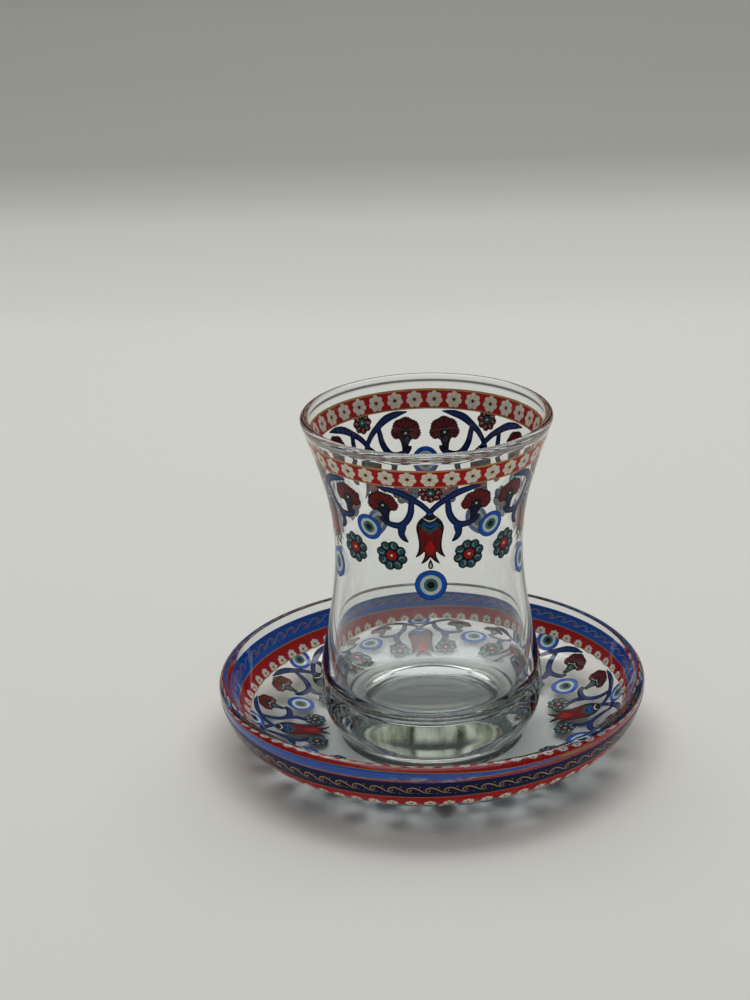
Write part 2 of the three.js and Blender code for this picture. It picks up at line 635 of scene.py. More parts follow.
def oval(
    centre: tuple[float, float], long: float, wide: float, turn: float, points: int = 14,
) -> np.ndarray:
    """An ellipse's outline.

    Args:
        centre: its middle.
        long: half-length.
        wide: half-width.
        turn: degrees from +X to its long axis.
        points: how many points.

    Returns:
        (points, 2) outline.
    """
    angle = np.linspace(0, 2 * np.pi, points, endpoint=False)
    flat = np.stack([long * np.cos(angle), wide * np.sin(angle)], axis=-1)
    return flat @ spin(turn) + np.array(centre)


def spin(turn: float) -> np.ndarray:
    """The matrix that turns row vectors counter-clockwise by degrees."""
    c, s = math.cos(math.radians(turn)), math.sin(math.radians(turn))
    return np.array([[c, s], [-s, c]])


def lobed(
    radius: float, lobes: int, notch: float, power: float, turn: float = 90.0, fine: int = 9,
) -> np.ndarray:
    """A flower's outline: radius times notch + (1 - notch) |cos(lobes a / 2)|^power.

    Args:
        radius: reach of the petals.
        lobes: how many petals.
        notch: depth between them, as a share of the radius.
        power: roundness, smaller is rounder.
        turn: degrees to the first petal.
        fine: points in a petal.

    Returns:
        The closed outline.
    """
    angle = np.linspace(0, 2 * np.pi, lobes * fine, endpoint=False)
    reach = radius * (notch + (1 - notch) * np.abs(np.cos(lobes * angle / 2)) ** power)
    return np.stack([reach * np.cos(angle), reach * np.sin(angle)], axis=-1) @ spin(turn)


def smooth(points: list[tuple[float, float]], closed: bool, steps: int = 5) -> np.ndarray:
    """A Catmull-Rom curve: it passes through the points, its slope at each set by its neighbours.

    Args:
        points: the points it goes through.
        closed: True to come back to the first.
        steps: steps between two points.

    Returns:
        The curve's points.
    """
    p = np.array(points, float)
    padded = np.concatenate([p[-1:], p, p[:2]]) if closed else np.concatenate([p[:1], p, p[-1:]])
    spans = len(p) if closed else len(p) - 1
    t = np.linspace(0, 1, steps, endpoint=False)[None, :, None]
    a, b, c, d = (padded[i : i + spans, None, :] for i in range(4))
    square, cube = 2 * a - 5 * b + 4 * c - d, 3 * b - a - 3 * c + d
    curve = (0.5 * (2 * b + (c - a) * t + square * t**2 + cube * t**3)).reshape(-1, 2)
    return curve if closed else np.concatenate([curve, p[-1:]])


def ribbon(path: np.ndarray, widths: list[float]) -> np.ndarray:
    """A stroke along a path: the path moved half a width to each side, closed at the ends.

    Args:
        path: (n, 2) points.
        widths: widths spread evenly from its start to its end.

    Returns:
        The closed outline.
    """
    length = np.concatenate([[0.0], np.cumsum(np.hypot(*np.diff(path, axis=0).T))])
    share = length / length[-1]
    half = np.interp(share, np.linspace(0, 1, len(widths)), widths)[:, None] / 2
    tangent = np.gradient(path, length, axis=0)
    tangent /= np.hypot(tangent[:, 0], tangent[:, 1])[:, None]
    side = np.stack([-tangent[:, 1], tangent[:, 0]], axis=-1) * half
    return np.concatenate([path - side, (path + side)[::-1]])


def flipped(outline: np.ndarray) -> np.ndarray:
    """The outline with left and right changed over."""
    return (outline * np.array([-1.0, 1.0]))[::-1]


def symmetric(right: list[tuple[float, float]], steps: int = 4) -> np.ndarray:
    """A smooth closed outline from its right half, listed from the top of the axis to the bottom.

    Args:
        right: points of the right half, both ends on the axis.
        steps: steps between points.

    Returns:
        The closed outline.
    """
    half = smooth(right, closed=False, steps=steps)
    return np.concatenate([half, flipped(half)[1:-1]])


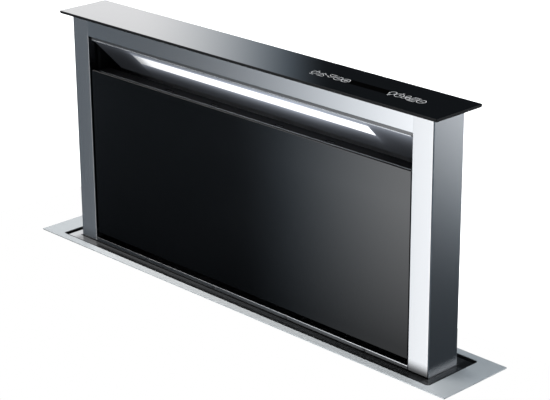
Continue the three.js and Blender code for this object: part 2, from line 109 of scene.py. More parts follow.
# ------------------------------------------------------------------ small node helpers
class Tree:
    def __init__(self, tree):
        self.tree = tree
        self.nodes = tree.nodes
        self.links = tree.links

    def put(self, socket, value):
        if isinstance(value, bpy.types.NodeSocket):
            self.links.new(value, socket)
        elif value is not None:
            socket.default_value = value

    def math(self, op, a, b=None, c=None, clamp=False):
        n = self.nodes.new("ShaderNodeMath")
        n.operation = op
        n.use_clamp = clamp
        for i, v in enumerate((a, b, c)):
            if v is not None:
                self.put(n.inputs[i], v)
        return n.outputs[0]

    def ramp(self, value, a, b, lo=0.0, hi=1.0, kind="SMOOTHSTEP"):
        n = self.nodes.new("ShaderNodeMapRange")
        n.interpolation_type = kind
        n.clamp = True
        self.put(n.inputs["Value"], value)
        n.inputs["From Min"].default_value = a
        n.inputs["From Max"].default_value = b
        n.inputs["To Min"].default_value = lo
        n.inputs["To Max"].default_value = hi
        return n.outputs["Result"]

    def coord(self, scale=(1, 1, 1), kind="Object"):
        tc = self.nodes.new("ShaderNodeTexCoord")
        mp = self.nodes.new("ShaderNodeMapping")
        mp.inputs["Scale"].default_value = scale
        self.links.new(tc.outputs[kind], mp.inputs["Vector"])
        return mp.outputs["Vector"]

    def noise(self, vector, scale, detail=3.0, rough=0.55, out="Fac"):
        n = self.nodes.new("ShaderNodeTexNoise")
        n.inputs["Scale"].default_value = scale
        n.inputs["Detail"].default_value = detail
        n.inputs["Roughness"].default_value = rough
        self.links.new(vector, n.inputs["Vector"])
        return n.outputs[out]

    def voronoi(self, vector, scale, feature="F1", out="Distance"):
        n = self.nodes.new("ShaderNodeTexVoronoi")
        n.feature = feature
        n.inputs["Scale"].default_value = scale
        self.links.new(vector, n.inputs["Vector"])
        return n.outputs[out]

    def mix(self, fac, a, b):
        n = self.nodes.new("ShaderNodeMix")
        n.data_type = "RGBA"
        self.put(n.inputs["Factor"], fac)
        self.put(n.inputs["A"], a)
        self.put(n.inputs["B"], b)
        return n.outputs["Result"]

    def bump(self, height, strength, distance, normal=None):
        n = self.nodes.new("ShaderNodeBump")
        n.inputs["Strength"].default_value = strength
        n.inputs["Distance"].default_value = distance
        self.put(n.inputs["Height"], height)
        if normal is not None:
            self.links.new(normal, n.inputs["Normal"])
        return n.outputs["Normal"]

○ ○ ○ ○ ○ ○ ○

[Set exercise]
Every entry should be output exactly as written, please.

[Response for this exercise]
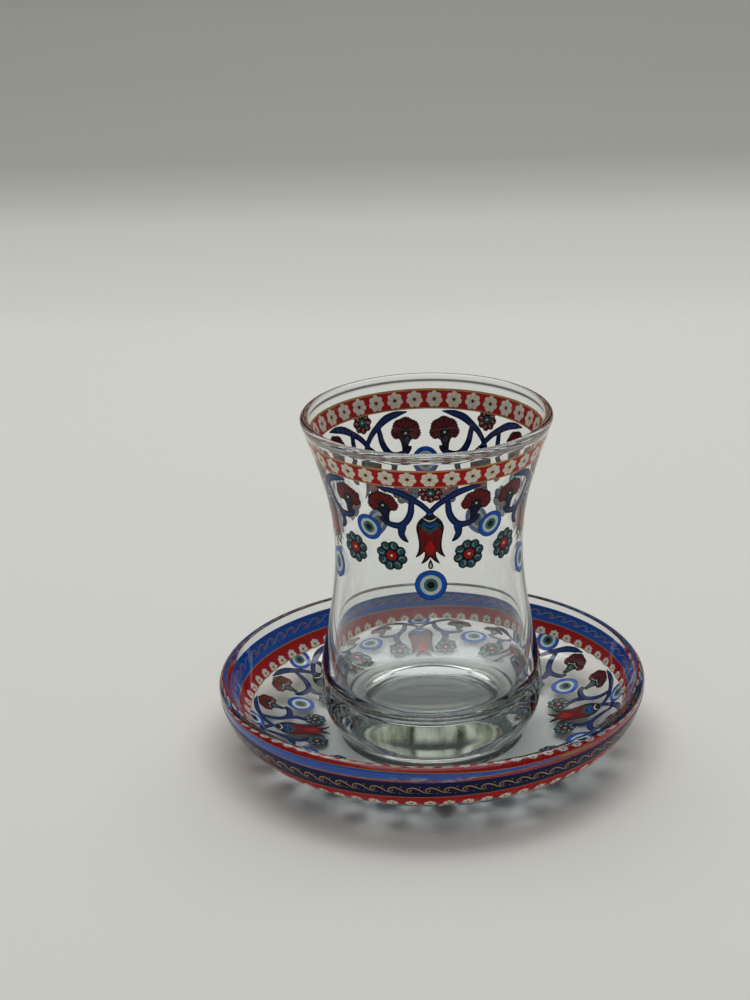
Write part 2 of the three.js and Blender code for this picture. It picks up at line 635 of scene.py. More parts follow.
def oval(
    centre: tuple[float, float], long: float, wide: float, turn: float, points: int = 14,
) -> np.ndarray:
    """An ellipse's outline.

    Args:
        centre: its middle.
        long: half-length.
        wide: half-width.
        turn: degrees from +X to its long axis.
        points: how many points.

    Returns:
        (points, 2) outline.
    """
    angle = np.linspace(0, 2 * np.pi, points, endpoint=False)
    flat = np.stack([long * np.cos(angle), wide * np.sin(angle)], axis=-1)
    return flat @ spin(turn) + np.array(centre)


def spin(turn: float) -> np.ndarray:
    """The matrix that turns row vectors counter-clockwise by degrees."""
    c, s = math.cos(math.radians(turn)), math.sin(math.radians(turn))
    return np.array([[c, s], [-s, c]])


def lobed(
    radius: float, lobes: int, notch: float, power: float, turn: float = 90.0, fine: int = 9,
) -> np.ndarray:
    """A flower's outline: radius times notch + (1 - notch) |cos(lobes a / 2)|^power.

    Args:
        radius: reach of the petals.
        lobes: how many petals.
        notch: depth between them, as a share of the radius.
        power: roundness, smaller is rounder.
        turn: degrees to the first petal.
        fine: points in a petal.

    Returns:
        The closed outline.
    """
    angle = np.linspace(0, 2 * np.pi, lobes * fine, endpoint=False)
    reach = radius * (notch + (1 - notch) * np.abs(np.cos(lobes * angle / 2)) ** power)
    return np.stack([reach * np.cos(angle), reach * np.sin(angle)], axis=-1) @ spin(turn)


def smooth(points: list[tuple[float, float]], closed: bool, steps: int = 5) -> np.ndarray:
    """A Catmull-Rom curve: it passes through the points, its slope at each set by its neighbours.

    Args:
        points: the points it goes through.
        closed: True to come back to the first.
        steps: steps between two points.

    Returns:
        The curve's points.
    """
    p = np.array(points, float)
    padded = np.concatenate([p[-1:], p, p[:2]]) if closed else np.concatenate([p[:1], p, p[-1:]])
    spans = len(p) if closed else len(p) - 1
    t = np.linspace(0, 1, steps, endpoint=False)[None, :, None]
    a, b, c, d = (padded[i : i + spans, None, :] for i in range(4))
    square, cube = 2 * a - 5 * b + 4 * c - d, 3 * b - a - 3 * c + d
    curve = (0.5 * (2 * b + (c - a) * t + square * t**2 + cube * t**3)).reshape(-1, 2)
    return curve if closed else np.concatenate([curve, p[-1:]])


def ribbon(path: np.ndarray, widths: list[float]) -> np.ndarray:
    """A stroke along a path: the path moved half a width to each side, closed at the ends.

    Args:
        path: (n, 2) points.
        widths: widths spread evenly from its start to its end.

    Returns:
        The closed outline.
    """
    length = np.concatenate([[0.0], np.cumsum(np.hypot(*np.diff(path, axis=0).T))])
    share = length / length[-1]
    half = np.interp(share, np.linspace(0, 1, len(widths)), widths)[:, None] / 2
    tangent = np.gradient(path, length, axis=0)
    tangent /= np.hypot(tangent[:, 0], tangent[:, 1])[:, None]
    side = np.stack([-tangent[:, 1], tangent[:, 0]], axis=-1) * half
    return np.concatenate([path - side, (path + side)[::-1]])


def flipped(outline: np.ndarray) -> np.ndarray:
    """The outline with left and right changed over."""
    return (outline * np.array([-1.0, 1.0]))[::-1]


def symmetric(right: list[tuple[float, float]], steps: int = 4) -> np.ndarray:
    """A smooth closed outline from its right half, listed from the top of the axis to the bottom.

    Args:
        right: points of the right half, both ends on the axis.
        steps: steps between points.

    Returns:
        The closed outline.
    """
    half = smooth(right, closed=False, steps=steps)
    return np.concatenate([half, flipped(half)[1:-1]])


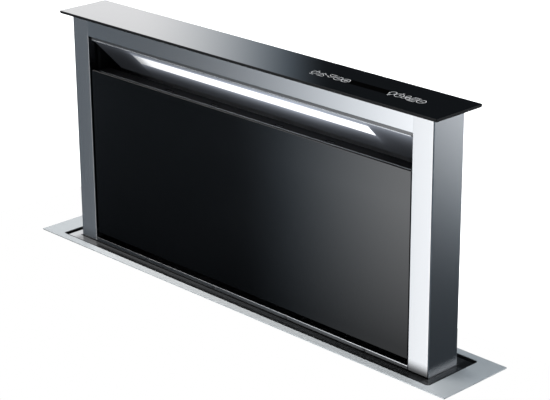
Continue the three.js and Blender code for this object: part 2, from line 109 of scene.py. More parts follow.
# ------------------------------------------------------------------ small node helpers
class Tree:
    def __init__(self, tree):
        self.tree = tree
        self.nodes = tree.nodes
        self.links = tree.links

    def put(self, socket, value):
        if isinstance(value, bpy.types.NodeSocket):
            self.links.new(value, socket)
        elif value is not None:
            socket.default_value = value

    def math(self, op, a, b=None, c=None, clamp=False):
        n = self.nodes.new("ShaderNodeMath")
        n.operation = op
        n.use_clamp = clamp
        for i, v in enumerate((a, b, c)):
            if v is not None:
                self.put(n.inputs[i], v)
        return n.outputs[0]

    def ramp(self, value, a, b, lo=0.0, hi=1.0, kind="SMOOTHSTEP"):
        n = self.nodes.new("ShaderNodeMapRange")
        n.interpolation_type = kind
        n.clamp = True
        self.put(n.inputs["Value"], value)
        n.inputs["From Min"].default_value = a
        n.inputs["From Max"].default_value = b
        n.inputs["To Min"].default_value = lo
        n.inputs["To Max"].default_value = hi
        return n.outputs["Result"]

    def coord(self, scale=(1, 1, 1), kind="Object"):
        tc = self.nodes.new("ShaderNodeTexCoord")
        mp = self.nodes.new("ShaderNodeMapping")
        mp.inputs["Scale"].default_value = scale
        self.links.new(tc.outputs[kind], mp.inputs["Vector"])
        return mp.outputs["Vector"]

    def noise(self, vector, scale, detail=3.0, rough=0.55, out="Fac"):
        n = self.nodes.new("ShaderNodeTexNoise")
        n.inputs["Scale"].default_value = scale
        n.inputs["Detail"].default_value = detail
        n.inputs["Roughness"].default_value = rough
        self.links.new(vector, n.inputs["Vector"])
        return n.outputs[out]

    def voronoi(self, vector, scale, feature="F1", out="Distance"):
        n = self.nodes.new("ShaderNodeTexVoronoi")
        n.feature = feature
        n.inputs["Scale"].default_value = scale
        self.links.new(vector, n.inputs["Vector"])
        return n.outputs[out]

    def mix(self, fac, a, b):
        n = self.nodes.new("ShaderNodeMix")
        n.data_type = "RGBA"
        self.put(n.inputs["Factor"], fac)
        self.put(n.inputs["A"], a)
        self.put(n.inputs["B"], b)
        return n.outputs["Result"]

    def bump(self, height, strength, distance, normal=None):
        n = self.nodes.new("ShaderNodeBump")
        n.inputs["Strength"].default_value = strength
        n.inputs["Distance"].default_value = distance
        self.put(n.inputs["Height"], height)
        if normal is not None:
            self.links.new(normal, n.inputs["Normal"])
        return n.outputs["Normal"]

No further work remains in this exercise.